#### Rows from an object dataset
_ _ _ _ _ _ _
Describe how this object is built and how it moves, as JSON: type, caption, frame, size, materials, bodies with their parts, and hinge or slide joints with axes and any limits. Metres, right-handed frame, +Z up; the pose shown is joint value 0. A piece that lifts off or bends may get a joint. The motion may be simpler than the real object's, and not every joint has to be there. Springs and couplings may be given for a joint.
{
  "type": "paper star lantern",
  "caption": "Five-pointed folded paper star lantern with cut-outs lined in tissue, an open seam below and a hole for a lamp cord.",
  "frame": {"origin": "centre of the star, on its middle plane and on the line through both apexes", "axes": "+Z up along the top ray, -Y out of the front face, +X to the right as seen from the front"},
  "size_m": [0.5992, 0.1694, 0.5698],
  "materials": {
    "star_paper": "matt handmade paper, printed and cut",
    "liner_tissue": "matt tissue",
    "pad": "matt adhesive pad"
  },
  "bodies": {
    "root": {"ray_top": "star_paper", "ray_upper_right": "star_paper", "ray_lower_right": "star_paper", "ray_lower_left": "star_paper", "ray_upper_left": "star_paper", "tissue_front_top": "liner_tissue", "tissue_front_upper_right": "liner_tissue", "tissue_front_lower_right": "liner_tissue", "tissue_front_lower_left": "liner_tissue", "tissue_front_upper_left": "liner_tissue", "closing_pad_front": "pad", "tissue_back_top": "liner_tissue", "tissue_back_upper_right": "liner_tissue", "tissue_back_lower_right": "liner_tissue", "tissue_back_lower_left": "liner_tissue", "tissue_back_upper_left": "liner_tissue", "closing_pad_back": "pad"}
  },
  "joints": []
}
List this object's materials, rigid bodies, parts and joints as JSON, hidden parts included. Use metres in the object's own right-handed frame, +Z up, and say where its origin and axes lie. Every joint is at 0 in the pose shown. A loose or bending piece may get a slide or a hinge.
_ _ _ _ _ _ _
#### TASK BRIEF
Recopy the entries above in their entirety, exactly.

#### RESULT
Describe how this object is built and how it moves, as JSON: type, caption, frame, size, materials, bodies with their parts, and hinge or slide joints with axes and any limits. Metres, right-handed frame, +Z up; the pose shown is joint value 0. A piece that lifts off or bends may get a joint. The motion may be simpler than the real object's, and not every joint has to be there. Springs and couplings may be given for a joint.
{
  "type": "paper star lantern",
  "caption": "Five-pointed folded paper star lantern with cut-outs lined in tissue, an open seam below and a hole for a lamp cord.",
  "frame": {"origin": "centre of the star, on its middle plane and on the line through both apexes", "axes": "+Z up along the top ray, -Y out of the front face, +X to the right as seen from the front"},
  "size_m": [0.5992, 0.1694, 0.5698],
  "materials": {
    "star_paper": "matt handmade paper, printed and cut",
    "liner_tissue": "matt tissue",
    "pad": "matt adhesive pad"
  },
  "bodies": {
    "root": {"ray_top": "star_paper", "ray_upper_right": "star_paper", "ray_lower_right": "star_paper", "ray_lower_left": "star_paper", "ray_upper_left": "star_paper", "tissue_front_top": "liner_tissue", "tissue_front_upper_right": "liner_tissue", "tissue_front_lower_right": "liner_tissue", "tissue_front_lower_left": "liner_tissue", "tissue_front_upper_left": "liner_tissue", "closing_pad_front": "pad", "tissue_back_top": "liner_tissue", "tissue_back_upper_right": "liner_tissue", "tissue_back_lower_right": "liner_tissue", "tissue_back_lower_left": "liner_tissue", "tissue_back_upper_left": "liner_tissue", "closing_pad_back": "pad"}
  },
  "joints": []
}
List this object's materials, rigid bodies, parts and joints as JSON, hidden parts included. Use metres in the object's own right-handed frame, +Z up, and say where its origin and axes lie. Every joint is at 0 in the pose shown. A loose or bending piece may get a slide or a hinge.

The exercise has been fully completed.